Please correct me if I'm wrong, cause I did not get this from a app note or anything "official".

Also, I've been re-checking some docs about zero cross detection, and sorry but I was wrong about sampling only during off time of the PWM, it is OK to sample during on time, just sync your sampling to avoid PWM noise as you already know. Sorry for any confusion... :oops:
 
12 poles would be 6 commutation cycles per mecahnical rotation, 2 poles is one electrical cycle per mechanical revolution, there is a electrical cycle for each pole pair each mechanical revolution, there are 6 pole pairs for 12 magnets. so 100 * 6 * 6 = 3600, 1.0 / 3600 = 0.00278s per commutation step, so 278uS not 139uS, i think i divided 278 by two for some reason but that would be wrong. so thats actually 5.6 PWM periods per commutation step not 2.8. thats not enough to only sample during either on or off though the resolution would be too crappy. i think that op-amp circuit will work and just have the output trigger an interrupt, you cant PWM the only high side fets though, you have to apply the same PWM signal to the active high and low side FETs. so you either need 6 PWM outputs, or one PWM output and two 1:3 demultiplexers.
 
This is from the zero cross detection PDF where the op-amp circuit was taken:

Low pass filter introduce a delay between Zero crossing time and analog comparator output toggle.
This time must be taken into account for 30° calculation. With the above schematic the
delays generated by low pass filter is close to 125 us.

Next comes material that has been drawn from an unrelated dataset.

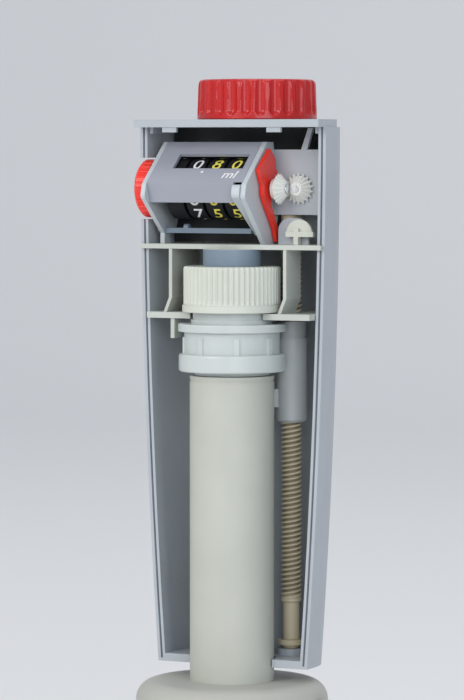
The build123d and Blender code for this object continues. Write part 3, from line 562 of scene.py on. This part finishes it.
def add_floor():
    """Pale floor that sweeps up into a backdrop behind the object.

    Along the sheet, s from 0 to 1: flat up to s = 0.5, then a quarter circle up to s = 0.75, then
    straight up.
    """
    across = np.linspace(-FLOOR_REACH, FLOOR_REACH, 3)
    s = np.linspace(0, 1, 40)
    angle = np.clip((s - 0.5) * 4, 0, 1) * np.pi / 2
    flat = -FLOOR_REACH + s * 2 * (BACKDROP_START + FLOOR_REACH)
    y = np.where(s < 0.5, flat, BACKDROP_START + BACKDROP_RADIUS * np.sin(angle))
    z = np.where(s < 0.5, 0, BACKDROP_RADIUS * (1 - np.cos(angle))) + np.clip(s - 0.75, 0, 1) * 8
    grid_x, grid_y = np.meshgrid(across, y)
    piece = grid_mesh("floor", grid_x, grid_y, np.repeat(z[:, None], len(across), 1))
    piece.data.shade_smooth()
    material, tree, shader = new_material("floor_pale")
    shader.inputs["Base Color"].default_value = (0.8, 0.8, 0.8, 1)
    shader.inputs["Roughness"].default_value = 0.9
    piece.data.materials.append(material)


def area_light(name, place, power, color):
    """Large square softbox that faces the object."""
    data = bpy.data.lights.new(name, "AREA")
    data.shape = "SQUARE"
    data.size = 1.4
    data.energy = power
    data.color = color
    lamp = bpy.data.objects.new(name, data)
    lamp.location = place
    lamp.rotation_euler = (AIM - Vector(place)).to_track_quat("-Z", "Y").to_euler()
    bpy.context.scene.collection.objects.link(lamp)


def add_light():
    """Soft cool surroundings and three softboxes."""
    world = bpy.data.worlds.new("studio")
    bpy.context.scene.world = world
    world.use_nodes = True
    surroundings = world.node_tree.nodes["Background"]
    surroundings.inputs["Color"].default_value = (0.86, 0.91, 1.0, 1)
    surroundings.inputs["Strength"].default_value = 0.55
    area_light("key", (-0.75, -2.25, 1.25), 26, (1.0, 0.97, 0.92))
    area_light("fill", (1.6, -2.1, 0.85), 21, (0.86, 0.92, 1.0))
    area_light("top", (0.0, 0.3, 2.2), 13, (1.0, 1.0, 1.0))


add_camera()
dress_nodes()
spindle_thread()
scalloped_cap()
ribbed_nut()
boss_skin()
back_lining()
count = [str(k) for k in range(10)]
wheel_digits("tens_wheel", "tens", ["", "1"] + [""] * 8, "digit_white")
wheel_digits("units_wheel", "units", count, "digit_white")
wheel_digits("tenths_wheel", "tenths", count[8:] + count[:8], "digit_yellow")
wheel_digits("hundredths_wheel", "setting", ["0", "5"] * 5, "digit_yellow")
cover_marks()
add_floor()
add_light()
bpy.context.scene.view_settings.view_transform = "Standard"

Pretty large delay compared to a 278us commutaion time... :?
 
yea but i dont think its any big deal, as long as its shorter than the commutation period you can just compensate in software. it should be a constant delay right regardless of the rpm?
 
dirty_d said:
yea but i dont think its any big deal, as long as its shorter than the commutation period you can just compensate in software. it should be a constant delay right regardless of the rpm?
True dirtyd. Also take into account the time it takes your micro to calculate the next commutation. Everything has to be done inside a 30 degree timeframe, including all compensation done in your prog.